La sera del 25 gennaio si chiuse così. Poi, più nulla. Valeriia ha rivisto Giulio solo in Italia, in una bara di legno portata a spalla dagli amici. Giulio e Valeriia, lui friulano di Fiumicello, lei ucraina di Lutsk, città della pianura occidentale verso il confine polacco. Lui ricercatore a Cambridge, lei Programme assistant al Wfp dell’Onu a Kiev, grande capitale dell’Europa orientale con oltre cinque milioni di abitanti che stanno conoscendo un periodo di crisi economica, conseguenza diretta del logorante conflitto con la Russia.

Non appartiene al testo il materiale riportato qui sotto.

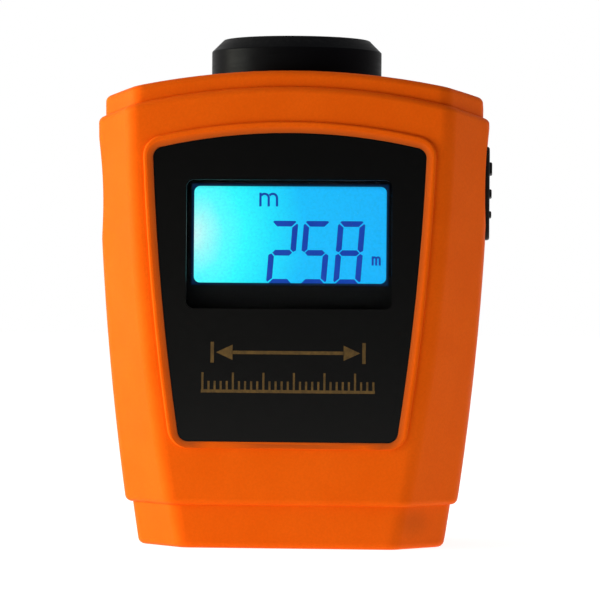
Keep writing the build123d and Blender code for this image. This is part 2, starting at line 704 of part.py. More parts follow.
def battery_pad():
    z0, z1 = BATTERY_LOW + 5, BATTERY_TOP - 5
    return rounded_slab(-10, 10, BAY_FLOOR_Y + 0.02, BATTERY_FRONT_Y - 0.03, z0, z1, 1.0)


def battery_door():
    door = rounded_slab(-DOOR_HALF, DOOR_HALF, DOOR_IN_Y, REAR_Y, DOOR_LOW, DOOR_TOP, 0.6)
    door = chamfer(door.faces().sort_by(Axis.Y)[-1].edges(), 0.25)
    for x in (-8.0, 8.0):
        door += slab(x - 0.6, x + 0.6, BATTERY_BACK_Y + 0.1, DOOR_IN_Y, 20, 50)
    for i in range(4):
        z = LATCH_LOW + 1.6 + 1.5 * i
        door -= slab(-LATCH_HALF + 0.8, LATCH_HALF - 0.8, REAR_Y - 0.35, REAR_Y + 1, z - 0.35, z + 0.35)
    for sign in SIDES:
        x0, x1 = sorted((sign * LATCH_HALF, sign * (LATCH_HALF + LATCH_SLOT)))
        door -= slab(x0, x1, DOOR_IN_Y - 1, REAR_Y + 1, LATCH_LOW, DOOR_TOP + 1)
        x0, x1 = sorted((sign * (DOOR_HALF - 0.3), sign * (DOOR_HALF + PIN_LONG)))
        door += rod_x(PIVOT_Y, PIVOT_Z, x0, x1, PIN_R)
    return door


# ---- Side button --------------------------------------------------------------------------------

def side_button():
    z_mid = (BUTTON_LOW + BUTTON_TOP) / 2
    tall = BUTTON_TOP - BUTTON_LOW
    face = Plane.YZ.offset(LIP_INNER_X) * Pos(0, z_mid) * RectangleRounded(2 * BUTTON_HALF_Y, tall, 1.5)
    cap = extrude(face, amount=BUTTON_FACE_X - LIP_INNER_X)
    cap = fillet(cap.faces().sort_by(Axis.X)[-1].edges(), 0.4)
    for z, tall, high in RIBS:
        x = BUTTON_FACE_X
        rib = slab(x - 1, x + high, -BUTTON_HALF_Y + 1.2, BUTTON_HALF_Y - 1.2, z - tall / 2, z + tall / 2)
        cap += fillet(rib.edges().filter_by(Axis.Y).sort_by(Axis.X)[-2:], 0.25)
    grow = BUTTON_LIP
    lip = slab(
        LIP_INNER_X, LIP_OUTER_X, -BUTTON_HALF_Y - grow, BUTTON_HALF_Y + grow,
        BUTTON_LOW - grow, BUTTON_TOP + BUTTON_LIP_TOP,
    )
    stem = slab(PLUNGER_OUT, LIP_INNER_X + 0.5, SWITCH_Y - 1.2, SWITCH_Y + 1.2, SWITCH_Z - 1.2, SWITCH_Z + 1.2)
    return cap + lip + stem


def switch_body():
    y, z, half = SWITCH_Y, SWITCH_Z, SWITCH_HALF
    body = slab(SWITCH_LEFT, SWITCH_RIGHT, y - half, y + half, z - half, z + half)
    body = chamfer(body.edges().filter_by(Axis.X), 0.4)
    return body - rod_x(y, z, SWITCH_LEFT + 0.8, SWITCH_RIGHT + 1, PLUNGER_R + FIT_GAP)


def switch_plunger():
    rod = rod_x(SWITCH_Y, SWITCH_Z, PLUNGER_IN, PLUNGER_OUT, PLUNGER_R)
    return chamfer(rod.faces().sort_by(Axis.X)[0].edges(), 0.2)


# ---- Screws and leads ---------------------------------------------------------------------------

def pan_screw(x, z, tip_y, seat_y, shank_r, head_r, head_high):
    """A pan head screw that enters from the back, with a cross recess."""
    head = rod_y(x, z, seat_y, seat_y + head_high, head_r)
    head = fillet(head.faces().sort_by(Axis.Y)[-1].edges(), head_high * 0.4)
    shank = rod_y(x, z, tip_y, seat_y, shank_r)
    shank = chamfer(shank.faces().sort_by(Axis.Y)[0].edges(), shank_r * 0.5)
    arm, half = head_r * 0.55, head_r * 0.12
    top = seat_y + head_high + 1
    cross = slab(x - arm, x + arm, seat_y + head_high * 0.45, top, z - half, z + half)
    cross += slab(x - half, x + half, seat_y + head_high * 0.45, top, z - arm, z + arm)
    return head + shank - cross


def casing_screws():
    return Compound([
        pan_screw(x, z, CASING_TIP_Y, CASING_SEAT_Y, CASING_SCREW_R, CASING_HEAD_R, 1.7)
        for x, z in mirrored(CASING_SCREWS)
    ])


def board_screws():
    return Compound([
        pan_screw(x, z, BOARD_TIP_Y, BOARD_BACK_Y, BOARD_SCREW_R, BOARD_HEAD_R, 1.3)
        for x, z in mirrored(BOARD_SCREWS)
    ])


def lead(points, radii, r):
    """An insulated wire along straight runs joined by arcs."""
    path = FilletPolyline(*points, radius=radii)
    start = Plane(path @ 0, z_dir=path % 0)
    return sweep(start * Circle(r), path=path)


def battery_lead(shift, end_z):
    """From the right end of the clip, out of the bay's slot and forward to the board."""
    y = BATTERY_MID_Y + shift
    x = 18.5 + shift
    z = BATTERY_TOP + CLIP_LOW + CLIP_THICK / 2
    points = [(12.75, y, z), (x, y, z), (x, -4.2, end_z), (x, BOARD_BACK_Y, end_z)]
    return lead(points, [2.8, 2.8], LEAD_R)


def transducer_leads():
    wires = []
    z = CAN_LOW - PIN_OUT
    for x in (HORN_X - 3.5, HORN_X + 3.5):
        points = [
            (x, 0, z), (x, 0, z - 1.1), (x, -5.4, z - 1.1),
            (x, -5.4, 58.6), (x, BOARD_BACK_Y, 58.6),
        ]
        wires.append(lead(points, [0.9, 2.0, 1.4], FINE_LEAD_R))
    return Compound(wires)


def laser_leads():
    wires = []
    for dx, end_z in ((-0.8, 56.6), (0.8, 55.2)):
        x = LASER_X + dx
        points = [(x, 0, LASER_LOW + 1.9), (x, 0, end_z), (x, BOARD_BACK_Y, end_z)]
        wires.append(lead(points, [3.6], FINE_LEAD_R))
    return Compound(wires)


# ---- Write every piece --------------------------------------------------------------------------

PIECES = {
    "front_shell": front_shell,
    "rear_shell": rear_shell,
    "face_plate": face_plate,
    "display_window": display_window,
    "lcd_glass": lcd_glass,
    "lcd_holder": lcd_holder,
    "light_guide": light_guide,
    "backlight_lamp": backlight_lamp,
    "contact_strip": contact_strip,
    "main_board": main_board,
    "board_chips": board_chips,
    "board_capacitors": board_capacitors,
    "clock_crystal": clock_crystal,
    "pulse_transformer": pulse_transformer,
    "buzzer": buzzer,
    "horn": horn,
    "transducer_can": transducer_can,
    "transducer_mesh": transducer_mesh,
    "transducer_cone": transducer_cone,
    "transducer_sleeve": transducer_sleeve,
    "transducer_leads": transducer_leads,
    "laser_module": laser_module,
    "laser_window": laser_window,
    "laser_leads": laser_leads,
    "battery_case": battery_case,
    "battery_terminals": battery_terminals,
    "battery_clip": battery_clip,
    "clip_contacts": clip_contacts,
    "battery_lead_red": lambda: battery_lead(-1.3, 56.0),
    "battery_lead_black": lambda: battery_lead(1.3, 53.8),
    "battery_pad": battery_pad,
    "battery_door": battery_door,
    "side_button": side_button,
    "switch_body": switch_body,
    "switch_plunger": switch_plunger,
    "casing_screws": casing_screws,
    "board_screws": board_screws,
}

os.makedirs("parts", exist_ok=True)
for name, make in PIECES.items():
    export_step(make(), f"parts/{name}.step")
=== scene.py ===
import math

import bmesh
import bpy
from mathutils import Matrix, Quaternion, Vector


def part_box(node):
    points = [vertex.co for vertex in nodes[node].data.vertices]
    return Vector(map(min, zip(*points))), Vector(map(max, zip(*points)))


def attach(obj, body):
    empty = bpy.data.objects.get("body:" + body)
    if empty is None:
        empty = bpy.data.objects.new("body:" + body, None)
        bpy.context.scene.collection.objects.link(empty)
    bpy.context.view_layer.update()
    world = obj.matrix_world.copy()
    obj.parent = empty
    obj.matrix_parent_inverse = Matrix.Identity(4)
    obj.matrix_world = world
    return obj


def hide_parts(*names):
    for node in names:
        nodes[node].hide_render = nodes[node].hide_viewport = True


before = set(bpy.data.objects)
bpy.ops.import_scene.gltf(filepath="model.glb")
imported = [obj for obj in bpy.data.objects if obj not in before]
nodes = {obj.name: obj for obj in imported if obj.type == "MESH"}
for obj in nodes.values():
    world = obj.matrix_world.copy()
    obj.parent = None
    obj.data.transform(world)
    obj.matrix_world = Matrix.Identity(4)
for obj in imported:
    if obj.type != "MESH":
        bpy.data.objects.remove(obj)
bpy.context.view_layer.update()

MM = 0.001
UM = 0.000001
scene = bpy.context.scene


# ---- Places read from the frame -----------------------------------------------------------------

plate_low, plate_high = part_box("face_plate")
window_low, window_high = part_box("display_window")
pad_low, pad_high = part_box("battery_pad")
battery_low, battery_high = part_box("battery_case")
coil_low, coil_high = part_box("pulse_transformer")
glass_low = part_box("lcd_glass")[0]
holder_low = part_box("lcd_holder")[0]
shell_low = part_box("front_shell")[0]
horn_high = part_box("horn")[1]

# The opening in the display's holder, which the lit glass shows through.
LIT_MIDDLE_Z = 51.55 * MM
LIT_HALF_X = 15.85 * MM
LIT_HALF_Z = 7.95 * MM


# ---- Node helpers -------------------------------------------------------------------------------

def new_material(name, base, rough, **sockets):
    """A Principled material. Returns the material, its node tree and its shader."""
    mat = bpy.data.materials.new(name)
    mat.use_nodes = True
    tree = mat.node_tree
    shader = tree.nodes["Principled BSDF"]
    shader.inputs["Base Color"].default_value = (*base, 1.0)
    shader.inputs["Roughness"].default_value = rough
    for label, value in sockets.items():
        shader.inputs[label.replace("_", " ")].default_value = value
    mat.diffuse_color = (*base, 1.0)
    return mat, tree, shader


def coords(tree):
    return tree.nodes.new("ShaderNodeTexCoord").outputs["Object"]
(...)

Valeriia ha una formazione socio-economica, Università a Birmingham, master in relazioni internazionali a Cardiff. Giulio parlava quattro lingue, lei altrettante. Stavano insieme da un paio d’anni e si sentivano molto spesso. Per dire della riservatezza della ragazza, bastano le parole del suo capo ufficio, Giancarlo Stopponi, un italiano che ha trascorso 29 anni a guidare progetti alimentari in giro per il mondo e che a Kiev segue il gruppo di Valeriia, una sessantina di persone, trenta nella sola capitale, un team nato due anni fa: «Non ne sapevo assolutamente nulla! Sono sorpreso e addolorato da questa notizia. Valeriia mi aveva detto del suo ragazzo italiano ma non pensavo fosse Regeni. Non ne ha mai parlato in ufficio, non a me almeno... In effetti c’era qualcosa che non andava in lei in questi giorni ma ha lavorato. È sempre stata persona responsabile, seria, silenziosa, diligente. Quando la chiamo arriva subito e poi torna nel suo ufficio a fare quel che deve».

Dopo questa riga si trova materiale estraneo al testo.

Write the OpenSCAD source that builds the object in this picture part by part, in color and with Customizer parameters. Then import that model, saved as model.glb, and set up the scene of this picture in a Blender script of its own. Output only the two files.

A Stopponi la brutta notizia l’abbiamo data noi. «Valeriia è una delle prime ragazze che abbiamo preso, nel novembre del 2014, quando è partito il programma emergenziale di assistenza alle zone di guerra. Donne, uomini e bambini che vivono sotto il fuoco dei cannoni, spesso senza lavoro e in condizioni di grande disagio ambientale». Acqua, olio, riso, pasta, carne in scatola.
La «squadra» di Valeriia si occupa di queste forniture e delle somme raccolte a questo scopo. «Ha iniziato in amministrazione ma visto che era brava l’abbiamo spostata alle risorse finanziarie». Come Giulio anche lei non può contare su un posto fisso. I suoi sono contratti semestrali che si rinnovano sulla base del programma legato all’emergenza. E il prossimo scade in luglio. «Persona fortemente motivata e di grande entusiasmo verso i lavori di ricerca e i progetti di ricerca in ambito internazionale», dice di se stessa in una presentazione. La ricerca era il loro comune interesse. Giulio proiettato a Sud, lei più in Europa e a Est. Prima dell’Ucraina ha lavorato in Cina, ad Hangzhou, e all’Istituto europeo Ludwig von Mises di Bruxelles.

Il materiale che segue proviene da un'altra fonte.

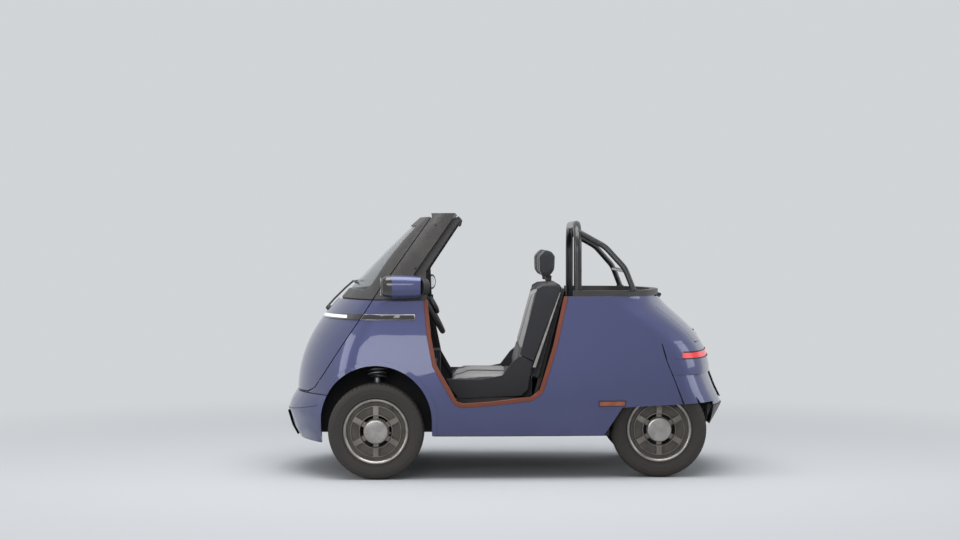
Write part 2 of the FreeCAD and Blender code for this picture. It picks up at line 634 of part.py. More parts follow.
def make_pod():
    """Left pod on its stalk, with the mirror's round housing behind."""
    body = pod_body([(628, POD_RADIUS), (560, POD_RADIUS - 1), (505, POD_RADIUS - 4),
                     (POD_REAR, POD_RADIUS - 7)])
    stalk = rod(V(560, POD_Y - 20, POD_Z - 30), V(560, 560, POD_Z - 40), 20).cut(hull(SCREEN, -FIT))
    middle = V(POD_REAR + 4, POD_Y, POD_Z)
    housing = rod(middle, middle + mirror_way() * MIRROR_REACH, MIRROR_RADIUS)
    return fuse([body, largest(stalk), housing])


def make_lens():
    return pod_body([(691, 26.0), (680, 40.0), (660, 50.0), (628 + FIT, POD_RADIUS)])


def make_mirror_glass():
    face = V(POD_REAR + 4, POD_Y, POD_Z) + mirror_way() * (MIRROR_REACH + FIT)
    return rod(face, face + mirror_way() * 3, MIRROR_RADIUS - 5)


def make_seat_frame():
    low = FLOOR_Z + SHEET + FIT
    outer = side_prism([(SEAT_REAR, low), (280, low), (306, CUSHION_Z), (SEAT_REAR, CUSHION_Z)],
                       -SEAT_HALF, SEAT_HALF)
    wall = 20
    inner = side_prism([(SEAT_REAR + wall, low - 5), (258, low - 5), (280, CUSHION_Z - wall),
                        (SEAT_REAR + wall, CUSHION_Z - wall)], -SEAT_HALF + wall, SEAT_HALF - wall)
    back = side_prism([(SEAT_REAR + 6, 400), (BACK_LOW[0] - FIT, BACK_LOW[1]),
                       (BACK_HIGH[0] - FIT, BACK_HIGH[1]), (BACK_HIGH[0] - 16, BACK_HIGH[1]),
                       (BACK_LOW[0] - 20, BACK_LOW[1] - 10), (SEAT_REAR - 6, 400)],
                      -SEAT_HALF + 60, SEAT_HALF - 60)
    return fuse([outer.cut(inner), back])


def make_cushion():
    low = CUSHION_Z + FIT
    outline = [(SEAT_REAR, low), (300, low), (330, 470), (332, 530), (300, 556), (-60, 548), (SEAT_REAR, 548)]
    return side_prism(outline, -SEAT_HALF + 20, SEAT_HALF - 20)


def make_backrest():
    outline = [(-40, 549), (-182, 1054), (-225, 1085), (-300, 1085), BACK_HIGH, BACK_LOW]
    return side_prism(outline, -SEAT_HALF, SEAT_HALF)


def make_headrest():
    pad = side_prism(HEADREST, 150, 390)
    stalks = [rod(V(-250, y, 1085 + FIT), V(-250, y, 1130), 7) for y in (220, 320)]
    return fuse([pad] + stalks)


def column_way():
    tilt = math.radians(WHEEL_TILT)
    return V(math.cos(tilt), 0, -math.sin(tilt))


def make_column():
    """Steering column, its instrument case and the post that carries it."""
    way = column_way()
    hub = V(WHEEL_X, WHEEL_Y, WHEEL_Z)
    case = block((520, 570), (WHEEL_Y - 80, WHEEL_Y + 80), (925, 1005))
    tube = rod(hub + way * (20 + FIT), hub + way * 420, 26)
    shroud = rod(hub + way * 60, hub + way * 240, 44)
    post = side_prism([(770, 780), (830, 780), (960, FLOOR_Z + SHEET + FIT), (880, FLOOR_Z + SHEET + FIT)],
                      WHEEL_Y - 30, WHEEL_Y + 30)
    return fuse([case, tube, shroud, post])


def make_steering_wheel():
    way = column_way()
    hub = V(WHEEL_X, WHEEL_Y, WHEEL_Z)
    grip = 15.0
    corners = []
    for step in range(8):
        angle = math.radians(22.5 + 45 * step)
        reach = WHEEL_RADIUS - grip + grip * math.cos(angle)
        corners.append(hub + way * (grip * math.sin(angle)) + Y_AXIS * reach)
    rim = Part.Face(Part.makePolygon(corners + corners[:1])).revolve(hub, way, 360)
    boss = rod(hub - way * 22, hub + way * 20, 46)
    up = V(way.z, 0, -way.x)
    spokes = []
    for turn in (0, 90, 270):
        angle = math.radians(turn)
        out = up * math.cos(angle) + Y_AXIS * math.sin(angle)
        spokes.append(rod(hub + out * 30, hub + out * (WHEEL_RADIUS - grip), 11))
    return fuse([rim, boss] + spokes)


def make_battery():
    low = FLOOR_Z + SHEET + FIT
    return block((-110, 240), (-440, 440), (low, 405))


def make_drive_unit():
    housing = rod(V(REAR_AXLE_X, -DRIVE_HALF, 310), V(REAR_AXLE_X, 60, 310), 118)
    gearbox = rod(V(REAR_AXLE_X, 60, 290), V(REAR_AXLE_X, DRIVE_HALF, 290), 132)
    ears = block((REAR_AXLE_X - 60, REAR_AXLE_X + 60), (-120, 120), (400, DECK_Z - FIT))
    return fuse([housing, gearbox, ears])


def make_rear_axle():
    """Half shafts, stub axles and the arms that carry them."""
    inner = DRIVE_HALF + FIT
    stub_end = REAR_TRACK / 2 + 22
    shaft = rod(V(REAR_AXLE_X, inner, TYRE_RADIUS), V(REAR_AXLE_X, stub_end, TYRE_RADIUS), HUB_RADIUS)
    carrier = rod(V(REAR_AXLE_X, 405, TYRE_RADIUS), V(REAR_AXLE_X, REAR_TRACK / 2 - 22, TYRE_RADIUS), 92)
    arm = side_prism([(-600, 300), (-600, 360), (-830, 310), (-880, 330), (-880, 210), (-830, 210)], 360, 440)
    bracket = block((-640, -575 - FIT), (370, 430), (290, 380))
    left = fuse([shaft, carrier, arm, bracket])
    return left


def make_subframe():
    """Cross member under the footwell with the lower arms."""
    low = FLOOR_Z - 44.0
    beam = block((FRONT_AXLE_X - 55, FRONT_AXLE_X + 55), (-390, 390), (low, FLOOR_Z - FIT))
    pieces = [beam]
    for sign in (1, -1):
        arm = top_prism([(FRONT_AXLE_X - 120, sign * 330), (FRONT_AXLE_X - 22, sign * 545),
                         (FRONT_AXLE_X + 22, sign * 545), (FRONT_AXLE_X + 90, sign * 330)], low + 6, low + 24)
        pieces.append(arm)
    return fuse(pieces)


def make_strut():
    """Left damper tube with its spring, on the steering axis."""
    foot = V(FRONT_AXLE_X, KING_LOW[0], KING_LOW[1])
    head = V(FRONT_AXLE_X, KING_HIGH[0], KING_HIGH[1])
    way = (head - foot).normalize()
    seat = foot + way * (STRUT_SPLIT + FIT)
    liner = LINER_Z - FIT
    top = foot + way * ((liner - 8 - foot.z) / way.z)
    pieces = [rod(seat, top, 35), rod(seat, seat + way * 8, 50)]
    pieces.append(rod(top - V(0, 0, 6), V(top.x, top.y, liner), 56))
    for turn in range(4):
        pieces.append(Part.makeCylinder(48, 7, seat + way * (12 + turn * 14), way))
    return fuse(pieces)


def make_knuckle():
    """Left front upright with its stub axle and damper tube, on the steering axis."""
    foot = V(FRONT_AXLE_X, KING_LOW[0], KING_LOW[1])
    head = V(FRONT_AXLE_X, KING_HIGH[0], KING_HIGH[1])
    way = (head - foot).normalize()
    hub_y = FRONT_TRACK / 2
    stub = rod(V(FRONT_AXLE_X, hub_y - 60, TYRE_RADIUS), V(FRONT_AXLE_X, hub_y + 22, TYRE_RADIUS), HUB_RADIUS)
    carrier = rod(V(FRONT_AXLE_X, hub_y - 72, TYRE_RADIUS), V(FRONT_AXLE_X, hub_y - 22, TYRE_RADIUS), 70)
    leg = rod(foot + way * 24, foot + way * STRUT_SPLIT, STRUT_LEG)
    ball = Part.makeSphere(20, foot + way * 26)
    return fuse([stub, carrier, leg, ball])


def between_spokes(radii, y_range, axle):
    """Ring between two radii, parted by the spokes."""
    low, high = y_range
    ring = Part.makeCylinder(radii[1], high - low, axle + V(0, low, 0), Y_AXIS)
    ring = ring.cut(Part.makeCylinder(radii[0], high - low, axle + V(0, low, 0), Y_AXIS))
    for index in range(SPOKES):
        spoke = block((0, radii[1] + 20), y_range, (-SPOKE_WIDTH / 2, SPOKE_WIDTH / 2))
        spoke.rotate(V(0, 0, 0), Y_AXIS, SPOKE_START + 360.0 * index / SPOKES)
        spoke.translate(axle)
        ring = ring.cut(spoke)
    return ring


def make_rim(track, axle_x):
    """Left wheel rim with its cover: six pockets between the spokes, arc slots and a centre cap."""
    y_mid = track / 2
    well = BARREL_RADIUS + 10
    barrel = [(-66, BARREL_RADIUS), (-66, RIM_RADIUS), (-60, RIM_RADIUS), (-54, well), (54, well),
              (60, RIM_RADIUS), (66, RIM_RADIUS), (66, RIM_RADIUS - 9), (50, BARREL_RADIUS)]
    back = 24.0
    face = 58.0
    disc = [(back, 0), (back, BARREL_RADIUS + 1), (48, BARREL_RADIUS + 1), (48, 146), (face, 142),
            (face + 4, SLOT_RING[1] + 4), (46, SLOT_RING[1]), (46, CAP_RADIUS), (66, CAP_RADIUS - 2),
            (70, 40), (71, 0)]
    body = fuse([spun(barrel, y_mid, axle_x, 1), spun(disc, y_mid, axle_x, 1)])
    axle = V(axle_x, y_mid, TYRE_RADIUS)
    body = body.cut(between_spokes(SLOT_RING, (back - 5, face), axle))
    body = body.cut(between_spokes(POCKET_RING, (face - POCKET_DEPTH, face + 10), axle))
    hub = fuse([body, rod(axle + V(0, -20, 0), axle + V(0, 30, 0), HUB_RADIUS + 16)])
    return hub.cut(rod(axle + V(0, -40, 0), axle + V(0, 23, 0), HUB_RADIUS + FIT))


def make_tyre(track, axle_x):
    """Left tyre as a ring of flat facets that touch its true radii, one of them flat on the ground."""
    half = TYRE_WIDTH / 2
    y_mid = track / 2
    seat = BARREL_RADIUS + 10 + FIT
    side = [(53.5, seat), (59.0, RIM_RADIUS + FIT), (half, RIM_RADIUS + 34), (half - 4, TYRE_RADIUS - 18),
            (half - 20, TYRE_RADIUS)]
    profile = [(-y, r) for y, r in side] + side[::-1]
    half_step = math.pi / TYRE_FACETS
    rings = []
    for index in range(TYRE_FACETS):
        angle = (2 * index + 1) * half_step
        rings.append([V(axle_x + r / math.cos(half_step) * math.sin(angle), y_mid + y,
                        TYRE_RADIUS - r / math.cos(half_step) * math.cos(angle)) for y, r in profile])
    faces = []
    for ring, after in zip(rings, rings[1:] + rings[:1]):
        for place, follow in zip(range(len(profile)), list(range(1, len(profile))) + [0]):
            corners = [ring[place], ring[follow], after[follow], after[place]]
            faces.append(Part.Face(Part.makePolygon(corners + corners[:1])))
    shell = Part.makeShell(faces)
    shell.sewShape()
    tyre = Part.makeSolid(shell)
    if tyre.Volume < 0:
        tyre.reverse()
    return tyre


nodes = {
    "side_panel_left": make_side_panel(),
    "front_door": make_front_door(),
    "screen_frame": make_screen_frame(),
    "windscreen": make_windscreen(),
    "windscreen_surround": make_surround(),
    "floor_tub": make_floor(),
    "front_bumper": make_bumper(),
    "tail_lower": make_tail(),
    "rear_bumper": make_rear_bumper(),
    "tail_lamp": make_tail_lamp(),
    "tail_top": make_tail_top(),
    "tailgate": make_tailgate(),
    "rear_belt_trim": make_belt_trim(),
    "rear_valance": make_valance(),
    "hinge_post": make_hinge_post(),
    "door_seals": pair(make_door_seal()),
    "side_strips": pair(make_side_strip()),
    "light_strip": make_light_strip(),
    "side_markers": pair(make_side_marker()),
    "roll_hoop": make_hoop(),
    "hoop_braces": pair(make_brace()),
    "hoop_cross_bar": make_cross_bar(),
    "lamp_pod_left": make_pod(),
    "lamp_lenses": pair(make_lens()),
    "mirror_glasses": pair(make_mirror_glass()),
    "seat_frame": make_seat_frame(),
    "seat_cushion": make_cushion(),
    "backrest": make_backrest(),
    "headrests": pair(make_headrest()),
    "steering_column": make_column(),
    "steering_wheel": make_steering_wheel(),
    "battery_pack": make_battery(),
    "drive_unit": make_drive_unit(),
    "rear_axle": pair(make_rear_axle()),
    "front_subframe": make_subframe(),
    "front_struts": pair(make_strut()),
    "knuckle_left": make_knuckle(),
}
for end, track, axle_x in (("front", FRONT_TRACK, FRONT_AXLE_X), ("rear", REAR_TRACK, REAR_AXLE_X)):
    nodes["rim_" + end + "_left"] = make_rim(track, axle_x)
    nodes["tyre_" + end + "_left"] = make_tyre(track, axle_x)
for name in [name for name in nodes if name.endswith("_left")]:
    nodes[name.replace("_left", "_right")] = mirror(nodes[name])

os.makedirs("parts", exist_ok=True)
for name, shape in nodes.items():
    litres = sum(solid.Volume for solid in shape.Solids) / 1e6
    print(name, len(shape.Solids), shape.isValid(), round(litres, 2))
    shape.exportStep("parts/" + name + ".step")
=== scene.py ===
import json
import math

import bmesh
import bpy
from bpy.props import FloatProperty, FloatVectorProperty, PointerProperty
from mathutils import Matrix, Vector
from mathutils.bvhtree import BVHTree


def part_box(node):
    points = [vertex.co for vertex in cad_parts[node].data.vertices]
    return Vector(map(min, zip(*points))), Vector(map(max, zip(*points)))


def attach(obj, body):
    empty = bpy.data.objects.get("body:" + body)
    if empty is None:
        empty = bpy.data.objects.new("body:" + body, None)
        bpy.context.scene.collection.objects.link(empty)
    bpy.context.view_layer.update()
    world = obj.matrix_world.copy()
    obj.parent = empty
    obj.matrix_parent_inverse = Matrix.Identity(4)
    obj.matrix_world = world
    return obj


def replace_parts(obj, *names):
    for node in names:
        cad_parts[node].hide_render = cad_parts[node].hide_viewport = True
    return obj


bl_info = {
    "name": "Open Microcar Finish",
    "version": (1, 0, 0),
    "blender": (4, 5, 0),
    "location": "3D View > Sidebar > Microcar",
    "description": "Finishes the surfaces and soft parts of an open two-seat microcar",
    "category": "Object",
}

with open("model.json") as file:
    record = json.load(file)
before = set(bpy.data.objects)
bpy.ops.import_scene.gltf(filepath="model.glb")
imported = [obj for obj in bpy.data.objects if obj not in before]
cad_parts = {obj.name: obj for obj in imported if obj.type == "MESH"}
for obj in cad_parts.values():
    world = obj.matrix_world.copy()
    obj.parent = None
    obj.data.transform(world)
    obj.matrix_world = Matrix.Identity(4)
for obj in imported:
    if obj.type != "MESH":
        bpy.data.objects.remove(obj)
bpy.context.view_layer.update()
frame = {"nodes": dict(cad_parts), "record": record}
WHEELS = ("front_left", "front_right", "rear_left", "rear_right")
SIDES = ((1, "left"), (-1, "right"))
FORE, AFT = Vector((1, 0, 0)), Vector((-1, 0, 0))
UP, DOWN = Vector((0, 0, 1)), Vector((0, 0, -1))
TREAD_STEPS = 240
SMOOTH = math.radians(32)
# Rays that look for a surface start this far ahead of or behind the car's middle, and this far beside it.
AHEAD = 3.0
BESIDE = 2.0


def colour(name, description, default):
    return FloatVectorProperty(name=name, description=description, default=default, size=3, min=0, max=1,
                               subtype="COLOR")


def length(name, description, default):
    return FloatProperty(name=name, description=description, default=default, min=0, unit="LENGTH")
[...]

La si vede in foto a Danzica, in Polonia, con una delegazione di Lutsk per un impianto di trattamento delle acque reflue. Nel suo curriculum ci sono progetti di acquedotti, oleodotti, sempre in ambito sociale e con la lente puntata sulla sostenibilità economica degli interventi, fra donazioni e finanziamenti.
Da due anni l’attenzione si è spostata sulla sua terra, fra chi non è riuscito a lasciare le aree di conflitto. Cerca di far arrivare acqua, riso e un po’ di calore a chi non ce l’ha. Con un occhio di riguardo ai più deboli, come Giulio.